Opposition parties must sign a public declaration of no confidence in the Election Commission. Demand:
– consensus-based appointments, with a veto for the opposition leader;
– live-streamed shortlisting;
– a 10-year cooling-off period for retired bureaucrats.

2. Use Institutions that still breathe.
– File PILs on voter deletions and third-party funding.
– Flood RTI systems for SIR’s algorithmic design.
– Freeze parliamentary business until CEC reforms begin.

3. Build a parallel civi state
– Create a People’s Voter Registry on blockchain.
– Establish citizen-run shadow counting centers.
– Train unemployed youth as poll watchers.

4. Renew the Congress—or replace It.
The opposition needs a shadow cabinet, data-driven state war rooms, and open primaries for candidates. Congress must choose rebirth or exit.

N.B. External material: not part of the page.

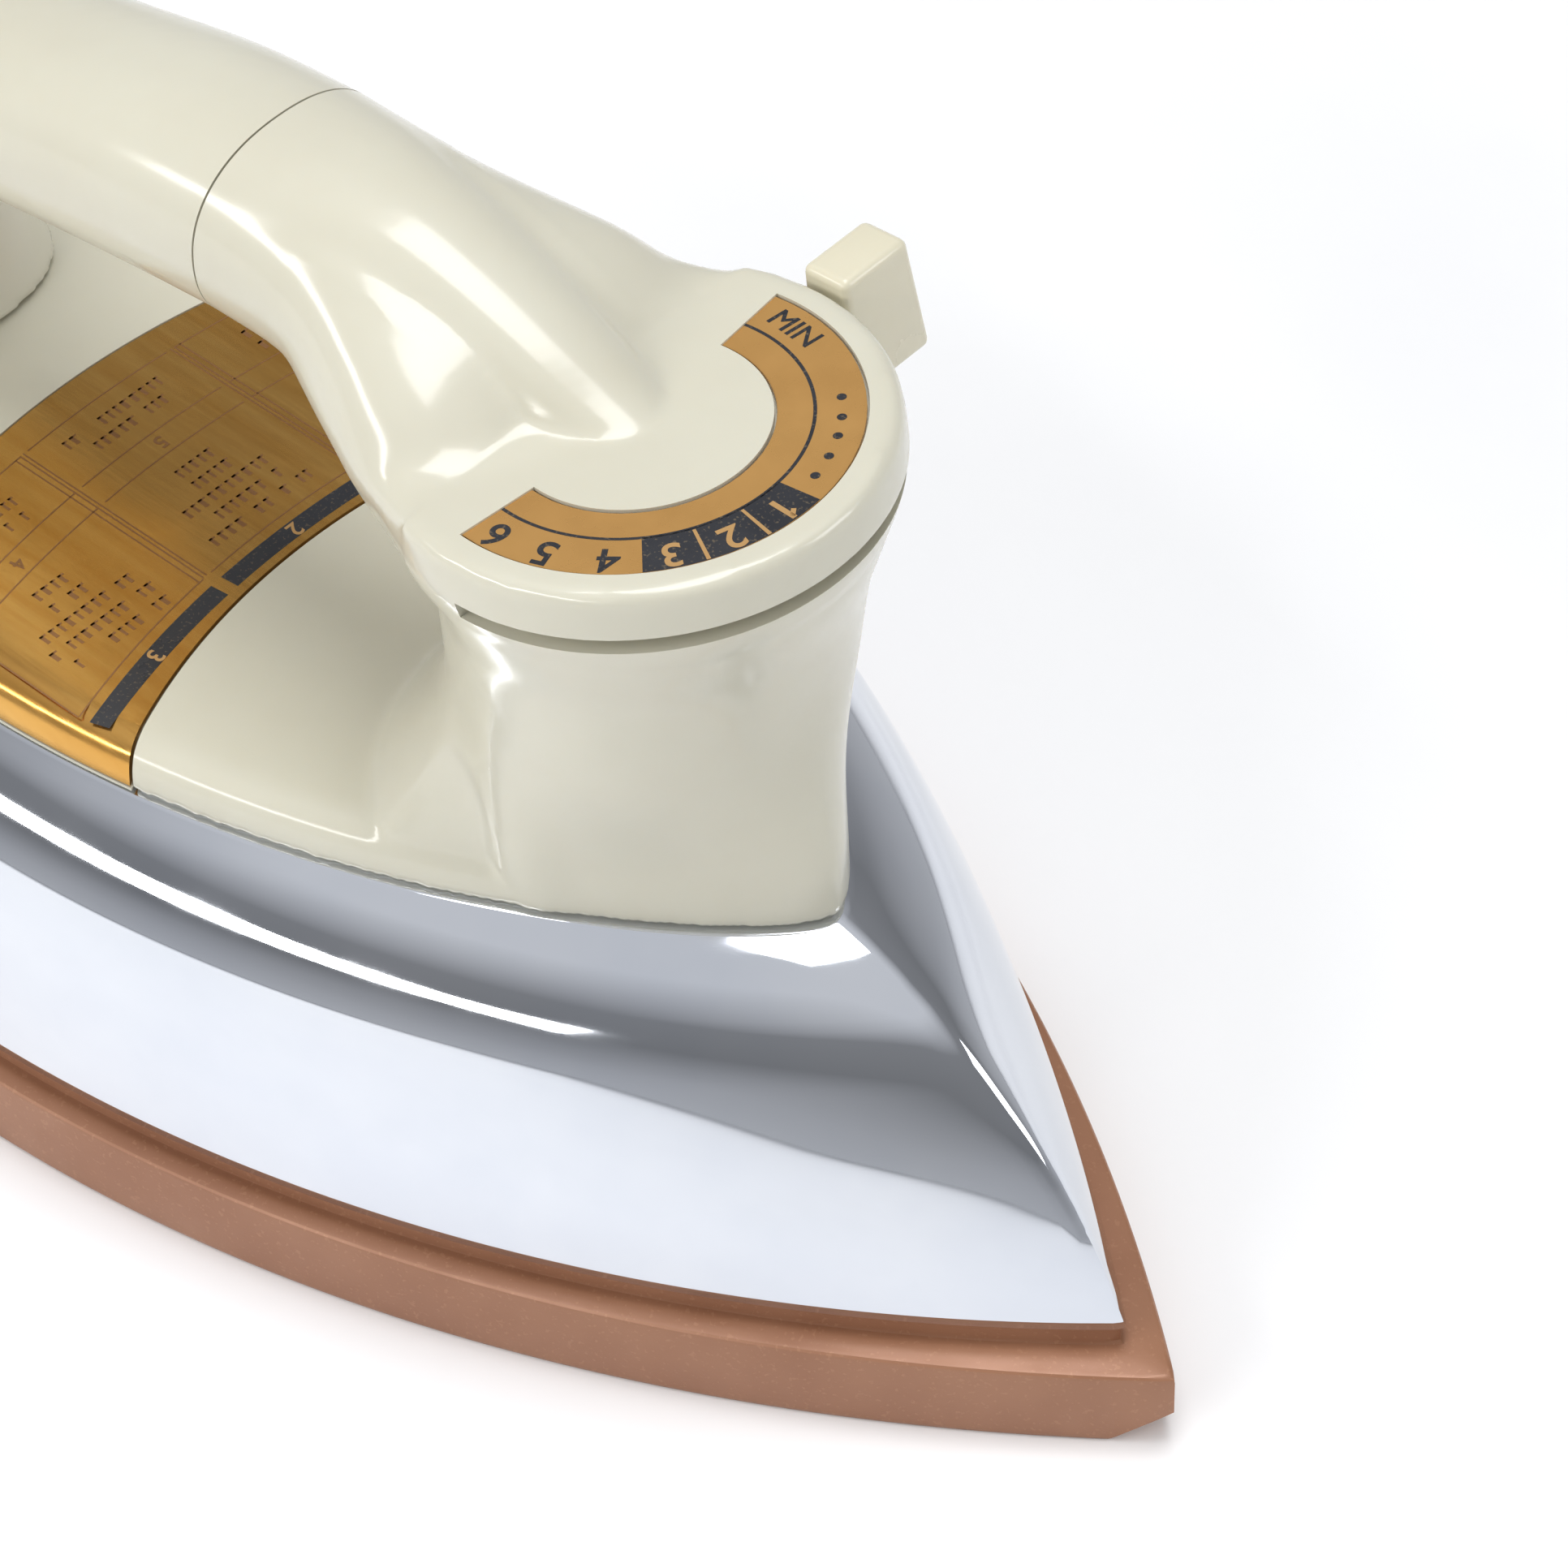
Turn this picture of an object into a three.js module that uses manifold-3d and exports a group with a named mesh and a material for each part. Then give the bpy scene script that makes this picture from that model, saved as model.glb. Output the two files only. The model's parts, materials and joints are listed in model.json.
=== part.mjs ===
// A heavy dry iron: coated soleplate, chrome shell, cream handle with a turning temperature lever.
// Millimetres. +X points to the nose, +Y is the iron's left side, +Z is up.
// The origin is under the middle of the iron, on the surface that the sole rests on.
import * as THREE from 'three';
import { ParametricGeometry } from 'three/addons/geometries/ParametricGeometry.js';
import { RoundedBoxGeometry } from 'three/addons/geometries/RoundedBoxGeometry.js';
import { mergeVertices } from 'three/addons/utils/BufferGeometryUtils.js';
import Module from 'manifold-3d';

const wasm = await Module();
wasm.setup();

// ---------- driving dimensions ----------
const fitGap = 0.3;              // air left between pieces that touch

// soleplate
const noseX = 119.2;             // where the two sides of the sole would meet
const rearX = -119;              // back edge of the sole
const soleHalfWidth = 58.5;      // at the widest section
const noseHalfAngle = 39.5;      // degrees, each side at the nose
const sideTightening = 0.0013;   // how much the side bends more towards the back, per mm
const heelSquareness = 2.7;      // 2 would be an ellipse
const flangeHeight = 11.8;       // copper coloured edge
const pedestalHeight = 2.9;      // narrower band that the shell stands on
const pedestalInset = 3.2;
const noseBevelLength = 6.3;     // the tip is bevelled underneath, this far back
const noseBevelAngle = 43;       // degrees, up from the table

// heating element, cast into a groove of the sole
const elementRadius = 3.5;
const elementInset = 20;         // centre line, from the edge of the sole
const elementBack = rearX + 51;  // where the two legs of the U end
const elementNoseRound = 11;
const terminalPinRadius = 1.6;

// ballast
const insulationThickness = 0.5;
const ballastThickness = 8.5;
const ballastInset = 11;

// chrome shell
const shellWall = 1.2;
const soleTopZ = flangeHeight + pedestalHeight;
const shellRimZ = soleTopZ + fitGap;
const shellHeight = 39;
const shellTopZ = shellRimZ + shellHeight;
const nosePullLength = 50;       // how far back along the edge the nose shape reaches

// cream base
const baseHeight = 6;            // skirt standing on the shell
const baseWall = 2.4;
const baseSplitRadius = 83;      // arc between front housing and base cover
const baseSplitAhead = 26;       // its centre, ahead of the dial axis
const chartRearRadius = 99;      // back edge of the fabric chart plate, about the dial axis
const chartThickness = 0.6;

// dial head, in a frame that leans back by dialLean
const dialX = noseX - 76.7;
const dialRise = 59.8;           // dial above the top of the shell
const dialZ = shellTopZ + dialRise;
const dialLean = 5;              // degrees
const capRadius = 28.6;
const capThickness = 5.8;
const slotGap = 2.3;
const scaleBorder = 4.1;         // cream edge left around the scale
const scaleOuterRadius = capRadius - scaleBorder;
const scaleWidth = 9.7;
const scaleInnerRadius = scaleOuterRadius - scaleWidth;
const scaleRecess = 1;
const scaleThickness = 0.6;
const scaleBack = 2.6;           // how far the scale reaches behind the dial axis
const postTopRadius = capRadius - 0.6;
const postWaistRadius = 23;
const postWall = 2.6;

// temperature lever and its spindle
const leverThickness = 1.3;
const leverHubRadius = 8;
const leverArmWidth = 5;
const knobWidth = 6.6;
const knobInnerRadius = capRadius + 0.8;
const knobDepth = 10.4;
const knobHeight = 16;
const knobRise = 0.5;            // top of the knob above the dial
const spindleRadius = 2.5;
const runningGap = 0.35;         // around everything that turns

// handle grip
const seamX = -10.5;             // between front housing and handle
const gripHalfWidth = 14.7;
const gripHalfHeight = 12.4;
const gripSeamZ = dialZ + 1;
const tongueLength = 12;         // the handle's tongue in the neck
const tongueHalfWidth = 8;
const tongueHalfHeight = 6.5;
const rearPostX = rearX + 31;    // middle of its foot
const gripRearX = rearPostX - 16;
const gripRearZ = dialZ - 15.8;
const rearPostLean = -5;         // how far the top stands behind the foot
const rearPostDepth = 15;        // half of it, front to back
const rearPostHalfWidth = 17;
const rearPostWall = 3;
const rearFootReach = 3;         // how far its foot runs out over the base

// rear cover and cord inlet
const coverFaceX = gripRearX + 2;
const coverThickness = 3;
const coverHeight = 44;
const glandLength = 12;
const glandRadius = 7;
const cordBore = 3.6;
const lensRadius = 4;
const leadRadius = 1.2;

// thermostat, measured down the spindle axis from the dial
const stackOffset = -16;         // clamp screw of the blade stack, behind the spindle
const bladeWidth = 7;
const bladeReach = 11;           // blade end, ahead of the spindle
const insulatorRadius = 4.5;
const stackScrewRadius = 1.5;

const rad = THREE.MathUtils.degToRad;

// ---------- finishes ----------
const finishes = {
  cream: { color: 0xd2cec2, roughness: 0.25, metalness: 0 },
  creamKnob: { color: 0xd6cfba, roughness: 0.3, metalness: 0 },
  chrome: { color: 0xc5ccd4, roughness: 0.06, metalness: 1 },
  sole: { color: 0x9c6e56, roughness: 0.45, metalness: 0.3 },
  gold: { color: 0xbf9049, roughness: 0.22, metalness: 0.8 },
  castIron: { color: 0x4a4a4c, roughness: 0.8, metalness: 0.6 },
  steel: { color: 0x9a9ca0, roughness: 0.4, metalness: 1 },
  brass: { color: 0xb79a55, roughness: 0.35, metalness: 1 },
  ceramic: { color: 0xe8e4da, roughness: 0.6, metalness: 0 },
  mica: { color: 0xb9ad90, roughness: 0.7, metalness: 0 },
  silver: { color: 0xd8d8d6, roughness: 0.3, metalness: 1 },
  bakelite: { color: 0x3a2a22, roughness: 0.5, metalness: 0 },
  glassRed: { color: 0xc2402c, roughness: 0.15, metalness: 0 },
  leadSleeve: { color: 0xd9d4c4, roughness: 0.8, metalness: 0 },
};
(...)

5. Globalize the fight for free election.
– Petition UN Special Rapporteurs on electoral freedom.
– Share SIR’s architecture with international cybersecurity experts.
– Invite global observers to future state polls.

Bihar 2025 was not an election. It was a daylight robbery. The stolen good was sovereignty. The tools were algorithms, bribes, bombs, and a Trojan horse named Jan Suraaj. The accomplice was an opposition too timid to expose the robbery. In a democracy, with a vibrant opposition, when ballots are rigged, the street becomes the only ballot box left.

India stands at a threshold. One more “landslide” of this kind, and elections will join secularism and socialism in the preamble—present in text, absent in practice.

The opposition must choose: Will it sing in the chorus of a tragedy? Or will it ignite a democratic uprising?

Because the next election is already being written.
And unless India rewrites the script now, the ending will never change.